A New Vietnam-Netherlands Nonstop Link

The inaugural Hanoi-Amsterdam flight departed Noi Bai International Airport on 16 June with nearly 300 passengers on board an Airbus A350. Vietnam Airlines plans to operate three round trips per week, with service on Tuesdays, Thursdays, and Saturdays.

For travellers, the route removes a stop from journeys between northern Vietnam and the Netherlands. For Vietnam Airlines, it adds a new European anchor at Amsterdam Schiphol, one of the continent’s strongest transfer airports. That matters because Amsterdam is not only a business and tourism market in its own right, but also a practical gateway into secondary cities across Europe.

Why Amsterdam Matters for Vietnam Airlines

Vietnam Airlines already serves major European points such as Paris, London, and Frankfurt. Amsterdam gives the airline another Western European foothold at a time when Vietnam’s outbound, inbound, and business travel markets are becoming more diversified.

The route also has alliance logic. Vietnam Airlines is a SkyTeam member, and Amsterdam is the home hub of KLM. Even without overstating any immediate cooperation, the presence of SkyTeam connectivity at Schiphol gives the route more strategic value than a purely point-to-point launch would have. Passengers from Vietnam can connect deeper into Europe, while European travellers gain a cleaner path into Hanoi and onward Vietnamese domestic destinations.

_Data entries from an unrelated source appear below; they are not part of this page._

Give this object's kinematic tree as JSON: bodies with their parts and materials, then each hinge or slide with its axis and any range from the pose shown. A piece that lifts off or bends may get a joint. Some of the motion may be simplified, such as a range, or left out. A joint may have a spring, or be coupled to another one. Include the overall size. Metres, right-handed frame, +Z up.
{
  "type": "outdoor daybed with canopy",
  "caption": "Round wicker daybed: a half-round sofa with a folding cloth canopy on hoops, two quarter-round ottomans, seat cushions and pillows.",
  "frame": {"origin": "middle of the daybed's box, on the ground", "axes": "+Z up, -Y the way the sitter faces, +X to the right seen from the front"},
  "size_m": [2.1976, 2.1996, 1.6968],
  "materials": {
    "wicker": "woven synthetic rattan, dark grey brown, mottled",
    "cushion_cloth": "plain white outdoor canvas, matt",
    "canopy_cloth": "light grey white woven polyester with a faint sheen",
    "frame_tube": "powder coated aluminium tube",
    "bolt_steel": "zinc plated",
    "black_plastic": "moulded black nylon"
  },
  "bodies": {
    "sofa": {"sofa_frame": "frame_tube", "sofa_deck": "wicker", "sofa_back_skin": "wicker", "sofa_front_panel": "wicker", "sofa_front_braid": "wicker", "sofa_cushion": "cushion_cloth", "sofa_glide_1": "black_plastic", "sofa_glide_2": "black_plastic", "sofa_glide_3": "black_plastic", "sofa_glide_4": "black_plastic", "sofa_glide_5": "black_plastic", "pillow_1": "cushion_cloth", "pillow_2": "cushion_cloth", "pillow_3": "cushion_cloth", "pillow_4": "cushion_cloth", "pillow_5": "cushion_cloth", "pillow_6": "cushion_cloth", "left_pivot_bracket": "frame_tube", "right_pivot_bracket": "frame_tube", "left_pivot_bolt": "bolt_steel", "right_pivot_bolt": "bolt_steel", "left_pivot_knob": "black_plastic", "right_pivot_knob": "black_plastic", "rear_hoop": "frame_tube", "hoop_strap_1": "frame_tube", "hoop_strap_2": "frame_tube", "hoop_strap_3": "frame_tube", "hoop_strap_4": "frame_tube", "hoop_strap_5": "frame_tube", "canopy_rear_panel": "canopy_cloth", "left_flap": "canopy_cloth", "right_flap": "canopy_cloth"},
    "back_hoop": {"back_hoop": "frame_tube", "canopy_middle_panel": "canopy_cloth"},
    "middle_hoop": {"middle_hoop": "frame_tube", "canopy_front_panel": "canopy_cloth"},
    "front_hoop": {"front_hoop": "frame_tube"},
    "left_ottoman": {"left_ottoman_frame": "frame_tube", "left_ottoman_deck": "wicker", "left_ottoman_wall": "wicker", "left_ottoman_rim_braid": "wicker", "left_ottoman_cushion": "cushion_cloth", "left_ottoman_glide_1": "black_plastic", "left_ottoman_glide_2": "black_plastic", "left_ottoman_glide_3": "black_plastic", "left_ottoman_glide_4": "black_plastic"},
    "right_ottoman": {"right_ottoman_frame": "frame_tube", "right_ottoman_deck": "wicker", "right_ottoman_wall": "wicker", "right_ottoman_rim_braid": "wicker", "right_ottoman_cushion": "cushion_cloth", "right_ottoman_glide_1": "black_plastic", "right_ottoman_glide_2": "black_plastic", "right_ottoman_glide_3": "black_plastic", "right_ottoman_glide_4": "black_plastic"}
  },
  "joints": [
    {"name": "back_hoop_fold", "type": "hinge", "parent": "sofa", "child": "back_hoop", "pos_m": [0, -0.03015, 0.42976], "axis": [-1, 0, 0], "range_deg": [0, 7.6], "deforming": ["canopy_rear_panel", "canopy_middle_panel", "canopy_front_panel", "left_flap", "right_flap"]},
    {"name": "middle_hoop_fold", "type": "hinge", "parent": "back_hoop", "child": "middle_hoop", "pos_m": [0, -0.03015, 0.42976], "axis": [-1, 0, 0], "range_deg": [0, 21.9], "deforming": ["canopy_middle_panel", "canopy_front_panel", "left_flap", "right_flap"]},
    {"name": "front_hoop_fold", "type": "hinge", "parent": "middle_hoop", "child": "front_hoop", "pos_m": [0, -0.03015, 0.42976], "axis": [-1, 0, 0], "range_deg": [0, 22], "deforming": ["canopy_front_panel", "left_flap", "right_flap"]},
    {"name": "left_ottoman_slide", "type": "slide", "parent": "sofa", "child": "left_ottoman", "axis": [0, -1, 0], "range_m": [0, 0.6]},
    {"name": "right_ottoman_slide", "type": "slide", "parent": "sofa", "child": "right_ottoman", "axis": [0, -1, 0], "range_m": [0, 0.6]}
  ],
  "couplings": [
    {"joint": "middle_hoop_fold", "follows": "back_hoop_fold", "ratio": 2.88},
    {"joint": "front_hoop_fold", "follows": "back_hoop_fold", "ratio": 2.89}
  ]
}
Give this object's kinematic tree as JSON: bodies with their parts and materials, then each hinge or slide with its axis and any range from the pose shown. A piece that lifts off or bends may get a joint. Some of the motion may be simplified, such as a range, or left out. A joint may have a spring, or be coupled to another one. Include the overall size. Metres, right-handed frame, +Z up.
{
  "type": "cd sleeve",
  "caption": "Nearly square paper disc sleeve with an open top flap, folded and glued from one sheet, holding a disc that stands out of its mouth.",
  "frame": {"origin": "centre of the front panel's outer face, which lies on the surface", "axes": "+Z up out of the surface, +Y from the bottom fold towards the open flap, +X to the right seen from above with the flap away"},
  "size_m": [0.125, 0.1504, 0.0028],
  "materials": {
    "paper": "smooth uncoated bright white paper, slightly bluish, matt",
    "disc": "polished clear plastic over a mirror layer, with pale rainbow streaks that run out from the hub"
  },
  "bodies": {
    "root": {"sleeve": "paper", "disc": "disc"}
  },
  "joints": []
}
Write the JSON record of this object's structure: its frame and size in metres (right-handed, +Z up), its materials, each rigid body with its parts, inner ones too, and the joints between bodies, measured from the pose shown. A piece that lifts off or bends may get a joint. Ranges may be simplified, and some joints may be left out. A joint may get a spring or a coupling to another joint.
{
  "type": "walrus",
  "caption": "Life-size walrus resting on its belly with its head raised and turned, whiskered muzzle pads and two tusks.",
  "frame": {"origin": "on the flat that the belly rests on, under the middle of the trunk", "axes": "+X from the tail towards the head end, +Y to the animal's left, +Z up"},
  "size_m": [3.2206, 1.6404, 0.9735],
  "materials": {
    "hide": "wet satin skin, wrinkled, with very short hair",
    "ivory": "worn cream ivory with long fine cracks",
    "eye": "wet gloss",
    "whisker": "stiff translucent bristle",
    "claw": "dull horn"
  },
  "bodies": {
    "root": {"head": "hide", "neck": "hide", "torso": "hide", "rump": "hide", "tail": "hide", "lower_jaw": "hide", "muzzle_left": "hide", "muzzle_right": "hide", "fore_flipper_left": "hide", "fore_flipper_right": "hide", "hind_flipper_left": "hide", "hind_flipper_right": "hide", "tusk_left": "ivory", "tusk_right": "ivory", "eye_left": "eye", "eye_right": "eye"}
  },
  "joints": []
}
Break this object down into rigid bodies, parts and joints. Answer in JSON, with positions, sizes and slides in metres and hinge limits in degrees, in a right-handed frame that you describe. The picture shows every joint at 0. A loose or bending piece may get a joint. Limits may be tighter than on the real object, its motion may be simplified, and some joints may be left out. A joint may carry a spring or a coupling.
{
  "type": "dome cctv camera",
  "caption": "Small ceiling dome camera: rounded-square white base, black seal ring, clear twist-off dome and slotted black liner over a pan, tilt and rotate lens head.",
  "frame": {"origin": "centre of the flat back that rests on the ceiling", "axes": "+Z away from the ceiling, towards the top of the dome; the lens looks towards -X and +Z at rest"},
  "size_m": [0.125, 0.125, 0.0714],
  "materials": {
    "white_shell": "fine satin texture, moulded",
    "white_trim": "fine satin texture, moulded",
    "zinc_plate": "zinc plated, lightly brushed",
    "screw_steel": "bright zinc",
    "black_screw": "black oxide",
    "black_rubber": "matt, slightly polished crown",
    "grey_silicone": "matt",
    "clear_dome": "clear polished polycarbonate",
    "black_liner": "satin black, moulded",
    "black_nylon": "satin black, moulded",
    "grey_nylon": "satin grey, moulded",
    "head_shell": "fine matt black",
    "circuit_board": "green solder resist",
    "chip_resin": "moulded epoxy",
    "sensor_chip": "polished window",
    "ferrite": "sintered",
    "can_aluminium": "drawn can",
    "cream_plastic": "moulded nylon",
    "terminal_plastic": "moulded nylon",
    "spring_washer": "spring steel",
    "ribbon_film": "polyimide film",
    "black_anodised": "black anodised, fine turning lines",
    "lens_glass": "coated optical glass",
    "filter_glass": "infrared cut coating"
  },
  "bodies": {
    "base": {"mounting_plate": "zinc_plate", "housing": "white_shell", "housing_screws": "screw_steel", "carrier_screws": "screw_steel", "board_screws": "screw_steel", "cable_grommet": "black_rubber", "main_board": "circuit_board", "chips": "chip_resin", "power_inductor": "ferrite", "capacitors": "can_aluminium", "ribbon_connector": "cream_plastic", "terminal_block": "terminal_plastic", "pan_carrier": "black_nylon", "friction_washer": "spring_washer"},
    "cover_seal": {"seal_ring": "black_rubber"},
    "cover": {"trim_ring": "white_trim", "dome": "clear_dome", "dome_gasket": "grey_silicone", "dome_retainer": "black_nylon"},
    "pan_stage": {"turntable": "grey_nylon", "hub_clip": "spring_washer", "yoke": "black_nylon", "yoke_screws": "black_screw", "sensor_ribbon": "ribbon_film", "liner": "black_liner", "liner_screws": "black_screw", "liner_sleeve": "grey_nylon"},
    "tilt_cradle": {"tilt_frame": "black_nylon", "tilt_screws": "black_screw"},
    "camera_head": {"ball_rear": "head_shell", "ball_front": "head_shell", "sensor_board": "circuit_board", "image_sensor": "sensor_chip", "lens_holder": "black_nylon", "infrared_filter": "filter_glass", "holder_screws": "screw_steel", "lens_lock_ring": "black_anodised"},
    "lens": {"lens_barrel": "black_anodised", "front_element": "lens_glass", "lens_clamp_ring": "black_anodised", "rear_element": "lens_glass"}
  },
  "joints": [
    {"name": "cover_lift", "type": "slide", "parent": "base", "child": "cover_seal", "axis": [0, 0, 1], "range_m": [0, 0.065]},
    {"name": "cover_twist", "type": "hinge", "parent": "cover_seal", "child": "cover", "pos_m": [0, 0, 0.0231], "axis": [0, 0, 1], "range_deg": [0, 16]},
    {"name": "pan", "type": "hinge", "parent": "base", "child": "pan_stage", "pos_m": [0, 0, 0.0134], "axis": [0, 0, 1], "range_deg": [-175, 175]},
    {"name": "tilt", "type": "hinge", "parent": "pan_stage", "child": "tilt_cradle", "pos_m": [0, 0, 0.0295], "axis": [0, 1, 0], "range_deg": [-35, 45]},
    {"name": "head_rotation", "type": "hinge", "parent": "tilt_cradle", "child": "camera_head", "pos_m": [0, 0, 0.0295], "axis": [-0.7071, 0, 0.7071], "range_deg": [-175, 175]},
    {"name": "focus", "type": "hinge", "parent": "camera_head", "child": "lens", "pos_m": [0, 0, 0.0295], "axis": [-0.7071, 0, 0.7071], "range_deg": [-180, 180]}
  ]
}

An A350 Route With Cargo And Tourism Upside

Using the Airbus A350 gives Vietnam Airlines a long-range aircraft with the cargo hold and passenger comfort needed for a route of this length. Belly cargo is likely to be part of the story, especially given trade links between Vietnam and the Netherlands in sectors such as electronics, agriculture, seafood, logistics, and high-value manufactured goods.

Tourism is the more visible side of the launch. Vietnam remains a strong draw for European travellers, while Amsterdam and the wider Netherlands are important business and leisure destinations for Vietnamese passengers. A nonstop route makes both markets easier to sell, particularly for premium travellers and tour operators that prefer fewer connection points.

A Broader European Growth Signal

The Amsterdam launch also shows Vietnam Airlines continuing to rebuild and expand its intercontinental footprint with measured additions rather than splashy overextension. The airline is pairing the new Netherlands service with additional Hanoi-Moscow capacity from July, giving it a wider European platform from northern Vietnam.

That is the interesting part of the story. Vietnam Airlines is not simply adding a dot to the route map. It is using Hanoi more assertively as a long-haul departure point and creating another direct bridge between Southeast Asia and Europe at a time when competition for premium, leisure, and cargo traffic remains intense.